The obvious measures of customer success are renewals, upsell, cross sell and one of the measures of customer health.
But these are outcomes of something else, the value delivered to the customer and the customer's recognition of that value. These are the underlying metrics for customer success and I believe the most important things that need to be tracked.
There is an emerging discipline of how to do this that grows out of the work of Tom Nagle, the author of the The Strategy and Tactics of Pricing, but it has now been extended beyond the world of pricing. Tom's approach focussed on economic value, which is of course central, but others have formalized emotional value drivers and more recently community value drivers.
An emerging best practice is to develop a value tracking tool that travels from marketing, through pre sales and sales to customer support.

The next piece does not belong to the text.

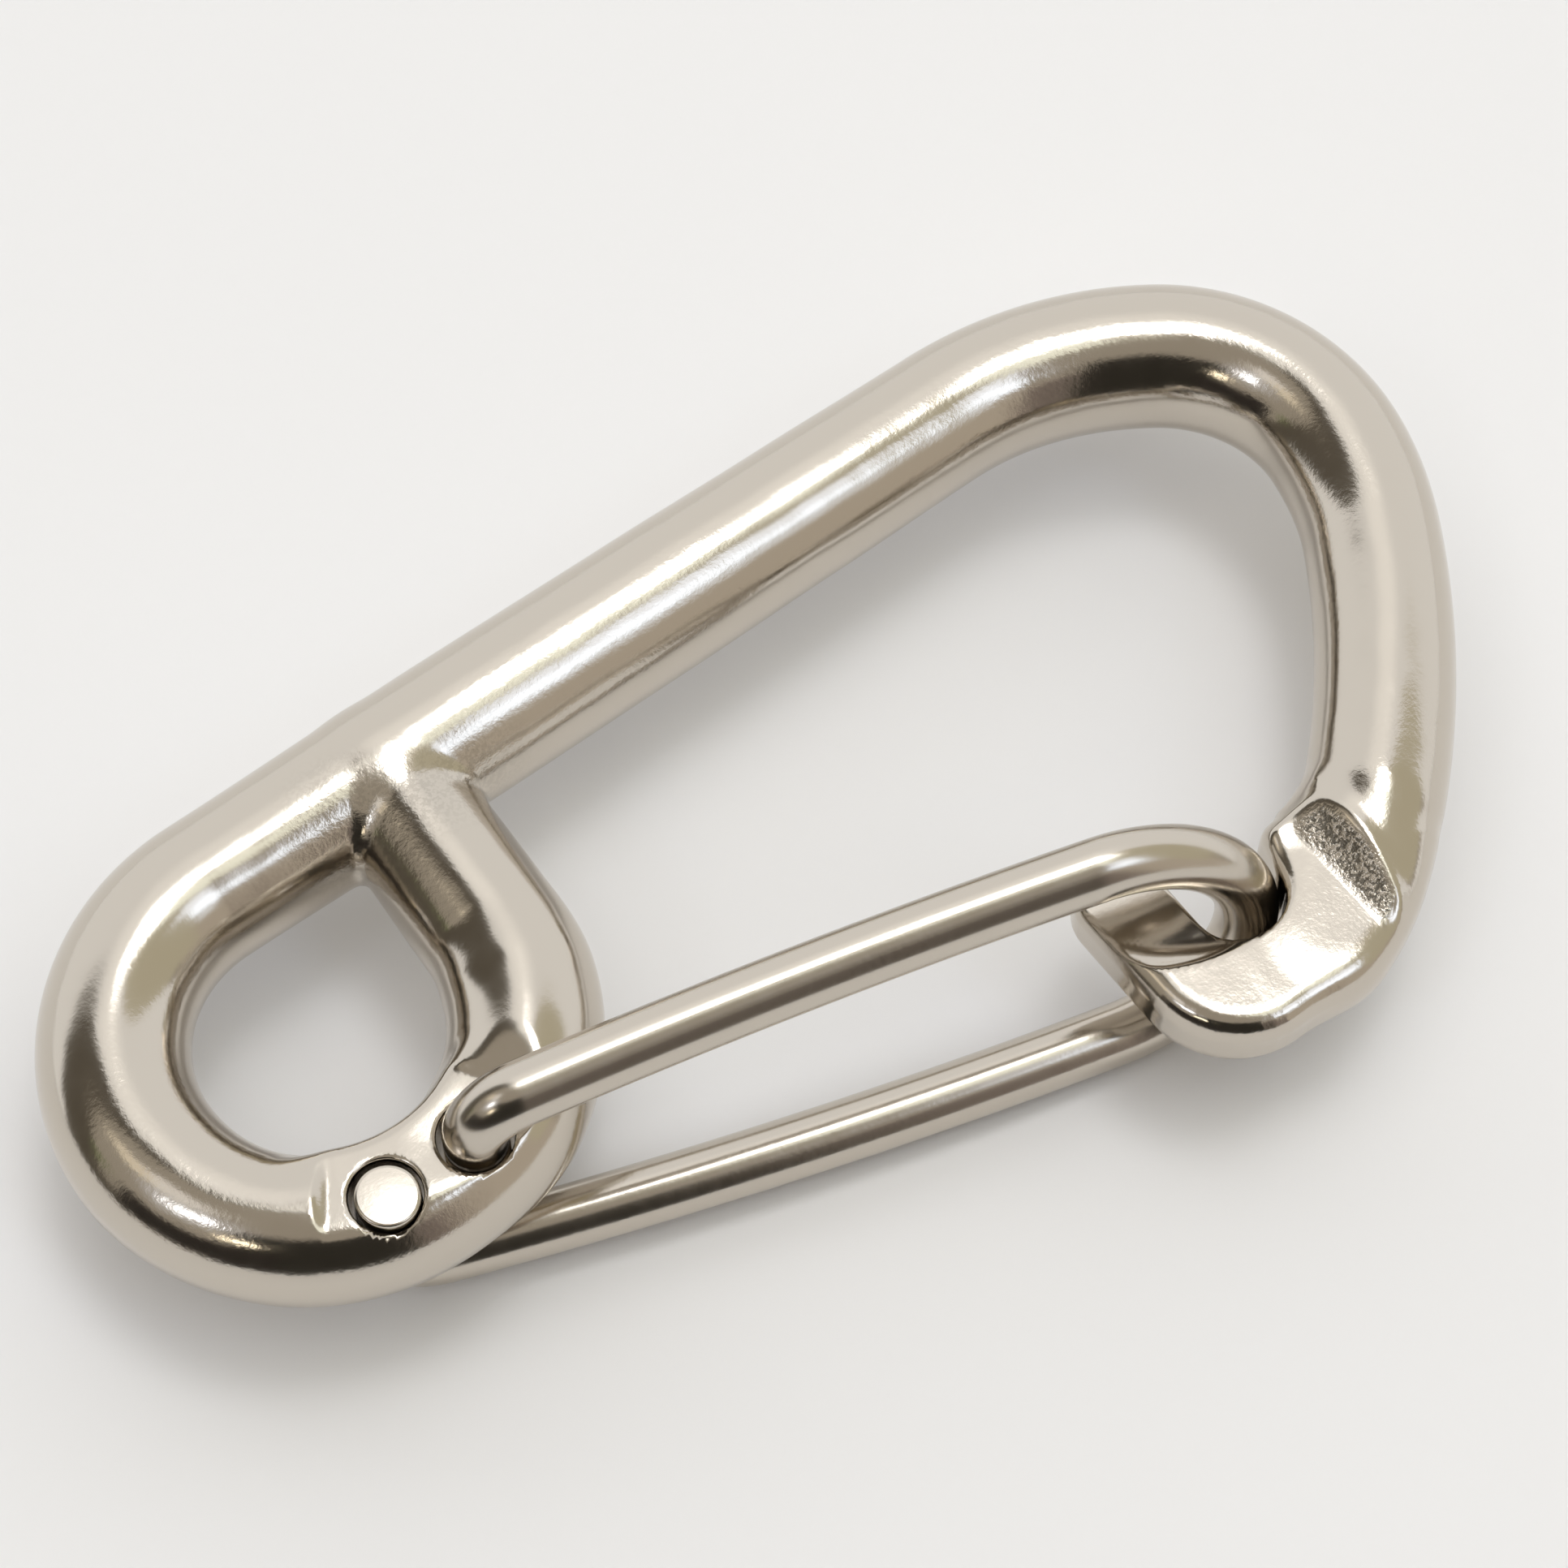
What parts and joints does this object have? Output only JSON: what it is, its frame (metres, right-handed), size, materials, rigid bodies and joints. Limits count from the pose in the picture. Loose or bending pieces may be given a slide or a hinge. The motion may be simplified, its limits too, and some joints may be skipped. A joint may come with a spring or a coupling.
{
  "type": "carbine hook with eye and wire gate",
  "caption": "Stainless carbine hook: round rod bent from a closed eye to a big hook, closed by a sprung wire gate.",
  "frame": {"origin": "middle of the round eye, on the casting's middle plane", "axes": "+X along the straight spine from the eye to the hook, +Y from the gate to the spine, +Z out of the front face"},
  "size_m": [0.0996, 0.053, 0.0194],
  "materials": {
    "cast_steel": "polished cast stainless steel, rougher in the hollows",
    "wire_steel": "polished drawn stainless steel wire"
  },
  "bodies": {
    "hook": {"hook_body": "cast_steel"},
    "gate_front": {"gate_wire_front": "wire_steel"},
    "gate_rear": {"gate_wire_rear": "wire_steel"}
  },
  "joints": [
    {"name": "gate_open", "type": "hinge", "parent": "hook", "child": "gate_front", "pos_m": [0.0032, -0.0124, 0], "axis": [0, 0, 1], "range_deg": [0, 36], "stiffness_Nm_per_rad": 0.6, "springref_deg": -14.32},
    {"name": "gate_flex", "type": "hinge", "parent": "gate_front", "child": "gate_rear", "pos_m": [0.0511, -0.02705, 0], "axis": [0, 0, 1], "range_deg": [-4.3, 0.3]}
  ],
  "couplings": [
    {"joint": "gate_flex", "follows": "gate_open", "ratio": -0.112}
  ]
}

Value delivery promises are made and customer success is accountable for delivering on these promises, communicating them, and getting acknowledgement from the customer that the value has been delivered. These should be the core customer success metrics. Renewals etc. depend on the delivery of value.

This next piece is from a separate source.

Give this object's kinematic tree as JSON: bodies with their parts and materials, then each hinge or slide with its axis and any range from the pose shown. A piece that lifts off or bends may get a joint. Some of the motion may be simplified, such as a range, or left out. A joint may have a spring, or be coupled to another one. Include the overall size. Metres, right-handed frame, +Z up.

There can be another layer beneath this. Often the successful delivery of value depends on informed actions by the customer's users. So skill development becomes one enabler of value. We all know this and this is why customer training is often a part of the customer success program. Measuring skill development and application of the skills to generate outcomes is an important metric in some cases. This requires taking thinking about training to the next level so that it is not about completions or training delivered. The metric that matters is skill development, then skill application, then outcomes (which connects back to value delivery).
I will try to sketch the causal relationships later today.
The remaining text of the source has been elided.